The median household income in Chicago from 2009-13 was $47,270, according to Census numbers.

The same poll found that Millennials are less likely to vote than their older counterparts if there's three inches or more on the ground or it's snowing or unseasonably cold.

Chicago voters have long had to face winter weather to cast their ballots. Municipal elections have been held in February in Chicago for more than 100 years, WBEZ recently reported.

“We've kept [the elections] in February primarily because the [political] Machine does better with their controlled vote and the lowered turnout,” Simpson said.

Simpson said this winter has already had an effect on the elections. Workers for candidates have had difficulty reaching voters at their homes because of icy sidewalks and snow storms, including the one that dumped more than 19 inches of snow on the city earlier this month.

“Some of those weekends were just too icy and too snowy to reach the households,” Simpson said. “You can really sell your candidate if you're there on the front steps” of a voter's home.

And younger voters tend to value face-to-face interaction with candidates, Meghan Condon, visiting assistant professor of public policy at Loyola University Chicago, told RedEye earlier this year.
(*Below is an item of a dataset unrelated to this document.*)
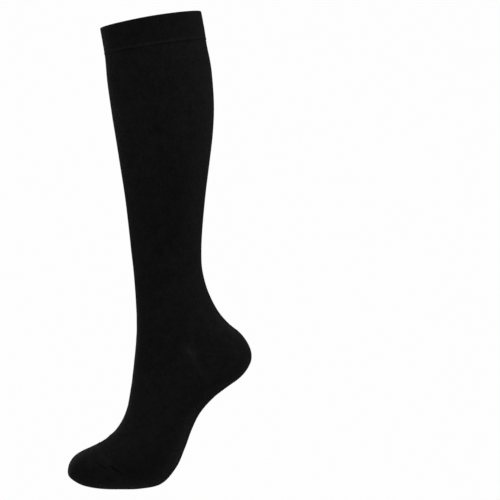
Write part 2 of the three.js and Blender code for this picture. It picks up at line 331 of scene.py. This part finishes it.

Tanya Pshenychny had that face-to-face interaction with a candidate this election season—her alderman, Ald. Joe Moore (49th), was handing out flowers at a train stop, and she scored one.

“I thought hey, maybe I should vote,” said Pshenychny, 29, of Rogers Park. “It kind of made my day.”

But when Election Day rolled around, Pshenychny didn’t cast a ballot. She didn’t feel well-informed enough to vote, she said, and she didn’t make the time on Tuesday.

“I live right next to the polling place, so it’s kind of horrible on my part,” she said. “I actually could have walked a few feet and voted.”